Anchorage Assembly directs city to create online checkbook to increase transparency

Anchorage Assembly member Chris Constant at the Loussac Library on June 7, 2022. Constant introduced an ordinance to create a city online checkbook for public access of financial information. (Wesley Early/Alaska Public Media)

The Anchorage Assembly voted Tuesday night to make city financial transactions and contracts available online. 

The move comes amid concerns from Assembly members about the amount of time it’s taken them to get financial information through records requests to Mayor Dave Bronson’s administration.

Assembly vice chair Chris Constant said the financial information should be public and easily accessible. He introduced the ordinance, passed unanimously Tuesday, that directs the city to create an online checkbook, similar to a tool used by the state. 

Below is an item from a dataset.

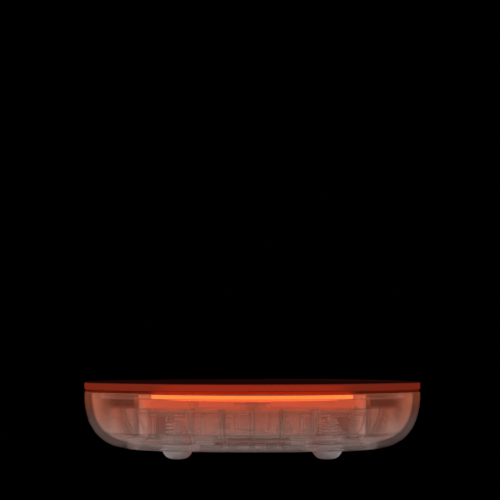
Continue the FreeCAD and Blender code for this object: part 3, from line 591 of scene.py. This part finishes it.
def warming_plate_finish():
    bench = Bench("plate_glass")
    grain = bench.grained(paint(91, 28, 17), paint(84, 25, 15), 0.18, 0.3, scale=300.0,
                          depth=0.000002)
    split = split_axes(bench.tree, bench.place)
    facing = bench.facing()
    top = spread(bench.tree, split.outputs["Z"], top_starts, top_full, 0.0, 1.0)
    along = spread(bench.tree, facing, 0.6, 0.95, 0.0, 1.0)
    # Painted reflection: the top's colour turns nearly black where it is seen along its surface.
    top_with_dark_reflection = blend_colours(bench.tree, along, grain.outputs["Color"], paint(24, 5, 4))
    bench.feed("Base Color", blend_colours(bench.tree, top, paint(112, 34, 19), top_with_dark_reflection))
    # Painted glow: the heater's light through the plate is painted on as the plate's own light,
    # over the disc and through the edge.
    over_disc = spread(bench.tree, distance_from_axis(bench.tree, split), disc_edge_start,
                       disc_edge_end, 1.0, 0.0)
    seen_down = math_node(bench.tree, "SUBTRACT", 1.0, along)
    disc_seen = math_node(bench.tree, "MULTIPLY", over_disc, seen_down)
    from_above = math_node(bench.tree, "MULTIPLY", disc_seen, top)
    side = math_node(bench.tree, "SUBTRACT", 1.0, top)
    disc_behind = spread(bench.tree, facing, 0.11, 0.21, 1.0, 0.0)
    through_edge = math_node(bench.tree, "MULTIPLY", disc_behind, side)
    glow = math_node(bench.tree, "MAXIMUM", from_above, through_edge)
    bench.feed("Emission Color", blend_colours(bench.tree, glow, black, paint(190, 24, 6)))
    bench.set(Emission_Strength=0.24, IOR=1.52, Specular_IOR_Level=0.0)


warming_plate_finish()
print("plate ready")


# %% [markdown]
# ### Heated stack
#
# The ceramic disc is the brightest thing on the object. It glows evenly, a touch weaker in
# the middle where the sensor touches it. The printed track under it, the spreader and the
# soft rings take their colour from that light, which is painted on each of them as a glow of
# its own. The seal's glow is painted where the disc lies straight behind it.

# %% Heater, track, spreader, seals
sensor_spot = 0.004
sensor_spot_end = 0.012


def heater_finish():
    bench = Bench("heater_ceramic")
    bench.grained(paint(226, 82, 28), paint(216, 70, 20), 0.5, 0.7, scale=500.0)
    reach = distance_from_axis(bench.tree, split_axes(bench.tree, bench.place))
    outside = spread(bench.tree, reach, sensor_spot, sensor_spot_end, 0.0, 1.0)
    bench.feed("Emission Color", blend_colours(bench.tree, outside, paint(240, 96, 36),
                                               paint(255, 98, 22)))
    bench.set(Emission_Strength=2.6)


heater_finish()

# Painted heater light: the track, spreader, pad and gasket each get a glow of their own.
track = Bench("track_metal")
track.grained(paint(255, 150, 70), paint(236, 118, 48), 0.35, 0.5, scale=1500.0)
track.set(Metallic=0.6, Emission_Color=paint(255, 110, 40), Emission_Strength=1.1)

spreader = Bench("spreader_metal")
spreader.grained(paint(220, 150, 120), paint(196, 120, 92), 0.3, 0.42, scale=1600.0)
spreader.set(Metallic=0.9, Emission_Color=paint(200, 70, 28), Emission_Strength=0.35)

pad = Bench("pad_fibre")
pad.grained(paint(140, 108, 94), paint(124, 94, 80), 0.75, 0.95, scale=1800.0, depth=0.00006)
pad.set(Emission_Color=paint(200, 72, 30), Emission_Strength=0.06, Alpha=0.5)

gasket = Bench("gasket_silicone")
gasket.grained(paint(150, 62, 42), paint(132, 50, 32), 0.45, 0.6, scale=1100.0, depth=0.00002)
gasket.set(Emission_Color=paint(200, 60, 24), Emission_Strength=0.15)

seal = Bench("seal_rubber")
seal.grained(paint(92, 24, 8), paint(78, 18, 6), 0.55, 0.72, scale=1400.0, depth=0.00001)
# Painted glow: the seal glows red where the disc lies straight behind it.
disc_behind_seal = spread(seal.tree, seal.facing(), 0.17, 0.23, 1.0, 0.0)
seal.feed("Emission Color", blend_colours(seal.tree, disc_behind_seal, black, paint(255, 44, 6)))
seal.set(Emission_Strength=0.3, Specular_IOR_Level=0.0)
print("heated stack ready")


# %% [markdown]
# ### Feet
#
# The feet are cast clear silicone: soft, milky, with a dusty skin that kills the sharp
# highlight. Their sheen is what tells silicone from glass.

# %% Silicone feet
foot = Bench("foot_silicone")
foot.grained(paint(224, 222, 222), paint(208, 206, 206), 0.3, 0.45, scale=600.0, depth=0.000008)
foot.set(IOR=1.41, Sheen_Weight=0.25, Sheen_Roughness=0.4)
foot.feed("Alpha", spread(foot.tree, foot.facing(), 0.2, 0.9, 0.6, 0.95))
print("feet ready")


# %% [markdown]
# ### Metals
#
# The springs are drawn wire, the screws are zinc plated, the clips are sheet. All the metals
# share one recipe of a metallic shader with grain, and are told apart by tone and gloss. They
# are only a little metallic and let some light through, as they look in an X-ray.

# %% Springs, screws, clips and contacts
def metal(name, light, dark, smoothest, roughest, solidity=0.8):
    bench = Bench(name)
    bench.grained(light, dark, smoothest, roughest, scale=1500.0, depth=0.000006)
    bench.set(Metallic=0.25, Alpha=solidity)


metal("spring_steel", paint(222, 206, 198), paint(196, 180, 172), 0.22, 0.36, solidity=0.4)
metal("screw_steel", paint(196, 190, 186), paint(160, 152, 148), 0.28, 0.42)
metal("sensor_steel", paint(190, 160, 148), paint(168, 140, 128), 0.2, 0.32, solidity=0.5)
metal("terminal_brass", paint(214, 178, 118), paint(176, 136, 78), 0.24, 0.4)
metal("fuse_metal", paint(168, 134, 120), paint(150, 118, 104), 0.16, 0.28, solidity=0.4)
metal("solder", paint(206, 206, 208), paint(174, 174, 178), 0.18, 0.34)
print("metals ready")


# %% [markdown]
# ### Circuit board and its parts
#
# The board's lacquer shows copper tracks as slightly raised, paler lanes. A brick pattern
# with long thin bricks gives lanes that turn and stop, which is all that shows through the
# casing. The parts on it are plain moulded plastics, told apart by tone and gloss. They are
# paler than real ones and see-through, so that what stands behind them shows too.

# %% Board lacquer
def board_finish():
    bench = Bench("board_laminate")
    grain = bench.grained(paint(150, 142, 130), paint(128, 120, 108), 0.28, 0.42, scale=1600.0)
    lanes = bench.tree.nodes.new("ShaderNodeTexBrick")
    lanes.offset = 0.37
    lanes.inputs["Scale"].default_value = 130.0
    lanes.inputs["Mortar Size"].default_value = 0.045
    lanes.inputs["Mortar Smooth"].default_value = 0.2
    lanes.inputs["Brick Width"].default_value = 1.4
    lanes.inputs["Row Height"].default_value = 0.28
    bench.tree.links.new(bench.place, lanes.inputs["Vector"])
    copper = spread(bench.tree, lanes.outputs["Fac"], 0.2, 0.8, 0.0, 1.0)
    bench.feed("Base Color", blend_colours(bench.tree, copper, grain.outputs["Color"],
                                           paint(170, 156, 130)))
    bench.set(Coat_Weight=0.35, Coat_Roughness=0.2, Alpha=0.55)
    bench.relief(copper, 0.00003)


board_finish()


# %% Moulded parts and insulated wire
def moulded(name, light, dark, smoothest, roughest, depth=0.000015, solidity=0.35):
    bench = Bench(name)
    bench.grained(light, dark, smoothest, roughest, scale=1300.0, depth=depth)
    bench.set(Alpha=solidity)


moulded("chip_black", paint(136, 112, 104), paint(118, 98, 92), 0.45, 0.6)
moulded("capacitor_sleeve", paint(146, 122, 115), paint(126, 106, 100), 0.25, 0.35)
moulded("ferrite", paint(150, 126, 117), paint(128, 108, 100), 0.6, 0.8, depth=0.00004)
moulded("block_plastic", paint(178, 150, 138), paint(158, 132, 121), 0.35, 0.48)
moulded("switch_plastic", paint(142, 121, 114), paint(124, 106, 100), 0.35, 0.5)
moulded("button_plastic", paint(190, 172, 162), paint(168, 150, 141), 0.35, 0.45)
moulded("lead_silicone", paint(176, 92, 70), paint(150, 74, 54), 0.4, 0.55)
moulded("holder_plastic", paint(120, 62, 46), paint(98, 48, 36), 0.4, 0.55, solidity=0.45)
moulded("inlet_plastic", paint(96, 84, 79), paint(82, 72, 68), 0.3, 0.42, solidity=0.8)
moulded("jack_plastic", paint(98, 82, 76), paint(82, 70, 65), 0.45, 0.6)
print("finishes", len(finishes))


# %% [markdown]
# ### Dressing the solids
#
# The record names a finish for each solid. Reading it from there, rather than from a list
# written out here, leaves no solid without its finish and needs no second list.

# %% Dress the frame's solids
slot_of = {part["node"]: part["material_slot"] for part in frame["record"]["subparts"]}
for node, solid in frame["nodes"].items():
    finish = finishes[slot_of[node]]
    if solid.material_slots:
        for held in solid.material_slots:
            held.material = finish
    else:
        solid.data.materials.append(finish)
print("dressed", len(slot_of), "nodes")


# %% [markdown]
# ## Small added pieces
#
# The frame carries every part that moves, fits or carries load. What is left are things that
# a bench worker would add last: solder on the board's pads, the tinned legs of the switch,
# and crimped sleeves where the heater wires meet their tabs. All of them sit on the base body.

# %% Piece helper
join_distance = 1e-7


def finish_piece(name, form, finish, body):
    bmesh.ops.remove_doubles(form, verts=form.verts, dist=join_distance)
    bmesh.ops.recalc_face_normals(form, faces=form.faces)
    mesh = bpy.data.meshes.new(name)
    form.to_mesh(mesh)
    form.free()
    mesh.materials.append(finishes[finish])
    piece = bpy.data.objects.new(name, mesh)
    bpy.context.collection.objects.link(piece)
    shading = piece.modifiers.new("smooth_by_angle", "NODES")
    shading.node_group = smoothing
    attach(piece, body)
    print(name, "faces", len(mesh.polygons))


base_body = next(body for body, nodes in frame["record"]["behaviour"]["bodies"].items()
                 if "lower_shell" in nodes)


# %% [markdown]
# ### Solder
#
# A solder joint is a low shiny cone with a hollow flank. Its half outline is spun round the
# pin, which gives that flank directly. A squashed ball would bulge where solder draws in.

# %% Solder cones on the board
cone_size = 0.0011
block_pin_inset = 0.002
block_pin_reach = 0.0011
header_pin_inset = 0.0012
header_pin_reach = 0.0010
inlet_pin_spread = 0.0022
inlet_pin_reach = 0.0009
# Each point of the half outline is a radius and a height, as shares of the cone's size.
solder_profile = ((0.75, 0.0), (0.5, 0.16), (0.34, 0.36), (0.26, 0.62), (0.0, 0.7))


def solder_cone(form):
    verts = [form.verts.new((cone_size * radius, 0.0, board_top + cone_size * height))
             for radius, height in solder_profile]
    edges = [form.edges.new(pair) for pair in zip(verts, verts[1:])]
    bmesh.ops.spin(form, geom=verts + edges, cent=(0.0, 0.0, 0.0), axis=(0.0, 0.0, 1.0),
                   angle=math.tau, steps=16, use_merge=True)


def cones_on_board(name, places):
    form = bmesh.new()
    for x, y in places:
        cone = bmesh.new()
        solder_cone(cone)
        bmesh.ops.remove_doubles(cone, verts=cone.verts, dist=join_distance)
        bmesh.ops.translate(cone, verts=cone.verts, vec=(x, y, 0.0))
        held = bpy.data.meshes.new("held")
        cone.to_mesh(held)
        cone.free()
        form.from_mesh(held)
        bpy.data.meshes.remove(held)
    finish_piece(name, form, "solder", base_body)


block_low, block_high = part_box("terminal_block")
header_low, header_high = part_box("sensor_header")
inlet_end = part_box("inlet_leads")[0][1]
pins = []
for y in (block_low[1] + block_pin_inset, (block_low[1] + block_high[1]) / 2,
          block_high[1] - block_pin_inset):
    pins.append((block_low[0] - block_pin_reach, y))
for x in (header_low[0] + header_pin_inset, header_high[0] - header_pin_inset):
    pins.append((x, header_low[1] - header_pin_reach))
for side in (-1, 1):
    pins.append((side * inlet_pin_spread, inlet_end - inlet_pin_reach))
cones_on_board("solder_joints", pins)


# %% [markdown]
# ### Legs of the switch
#
# The switch stands on four tinned legs that run down its sides and turn out flat on the
# board. Each leg is an upright strip and a flat toe, two stretched cubes whose edges are
# bevelled, as stamped sheet has no sharp edge. One strip bent at its corner would be closer
# to the real leg, but at this size the joint between the two doesn't show.

# %% Switch legs
leg_width = 0.0007
leg_sheet = 0.00025
leg_reach = 0.0011
leg_height = 0.0011
leg_inset = 0.0012
leg_round = 0.00006
switch_low, switch_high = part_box("gravity_switch")


def add_block(form, size, centre):
    verts = bmesh.ops.create_cube(form, size=1.0)["verts"]
    bmesh.ops.scale(form, verts=verts, vec=size)
    bmesh.ops.translate(form, verts=verts, vec=centre)


def add_leg(form, side_x, y):
    wall_x = switch_low[0] if side_x < 0 else switch_high[0]
    add_block(form, (leg_sheet, leg_width, leg_height),
              (wall_x + side_x * leg_sheet, y, board_top + leg_height / 2))
    add_block(form, (leg_reach, leg_width, leg_sheet),
              (wall_x + side_x * (leg_sheet + leg_reach / 2), y, board_top + leg_sheet / 2))


legs = bmesh.new()
for side_x in (-1, 1):
    for y in (switch_low[1] + leg_inset, switch_high[1] - leg_inset):
        add_leg(legs, side_x, y)
bmesh.ops.bevel(legs, geom=legs.edges[:], offset=leg_round, affect="EDGES", segments=2,
                profile=0.5, material=-1)
finish_piece("switch_legs", legs, "solder", base_body)


# %% [markdown]
# ### Crimped sleeves
#
# Each heater wire ends in a short sleeve that is squeezed onto it. A ring is extruded along
# the wire, drawn in at the middle where the pliers bit, and turned back inside as a blind bore.
# The sleeve is as short as the wire's straight stub, rides with the wire, and stops just
# short of the tab, which moves past it with the platform.

# %% Crimp sleeves on the terminals
lead_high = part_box("heater_leads")[1]
tab_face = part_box("heater_terminals")[1][0]
wire_radius = 0.0005
sleeve_radius = 0.00085
sleeve_length = 0.0008
tab_gap = 0.00005
# Each stop is a share of the sleeve's length and a share of its radius.
sleeve_stops = ((0.0, 1.0), (0.33, 0.82), (0.67, 0.82), (1.0, 1.0), (1.0, 0.73), (0.06, 0.73))


def sleeve(form, y):
    start_x = tab_face + tab_gap
    z = lead_high[2] - wire_radius
    turn = Matrix.Rotation(math.pi / 2, 4, "Y")
    first_ring = bmesh.ops.create_circle(form, segments=16, radius=sleeve_radius,
                                         matrix=Matrix.Translation((start_x, y, z)) @ turn)
    edges = list({edge for vert in first_ring["verts"] for edge in vert.link_edges})
    centre = Vector((0.0, y, z))
    for before, after in zip(sleeve_stops, sleeve_stops[1:]):
        pulled = bmesh.ops.extrude_edge_only(form, edges=edges)
        verts = [v for v in pulled["geom"] if isinstance(v, bmesh.types.BMVert)]
        edges = [e for e in pulled["geom"] if isinstance(e, bmesh.types.BMEdge)]
        step = sleeve_length * (after[0] - before[0])
        bmesh.ops.translate(form, verts=verts, vec=(step, 0.0, 0.0))
        factor = after[1] / before[1]
        bmesh.ops.scale(form, verts=verts, vec=(1.0, factor, factor),
                        space=Matrix.Translation(-centre))


sleeves = bmesh.new()
for side in (-1, 1):
    sleeve(sleeves, side * (lead_high[1] - wire_radius))
bmesh.ops.holes_fill(sleeves, edges=sleeves.edges[:])
finish_piece("crimp_sleeves", sleeves, "fuse_metal", base_body)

“Records that are public like this should be made public by default and not by request,” Constant said. “Because we’ve seen, of late, that certain documents that should take 15 to 20 minutes to find in the municipal records are taking weeks and months.”

Assembly members have also raised concerns about how the Bronson administration has carried out contracts. In January, a bombshell letter from ousted Municipal Manager Amy Demboski described allegations that Bronson had improperly granted contracts without Assembly approval. 

Bronson expressed support for the creation of an online checkbook during Tuesday’s meeting.

“The execution of it might be a little complex in the very near term,” Bronson said. “I think it’s an IT issue right now. But again, we obviously support this.”

The ordinance directs the city to establish the online checkbook before Jan. 1 of next year. Creating the checkbook is anticipated to cost the city less than $30,000.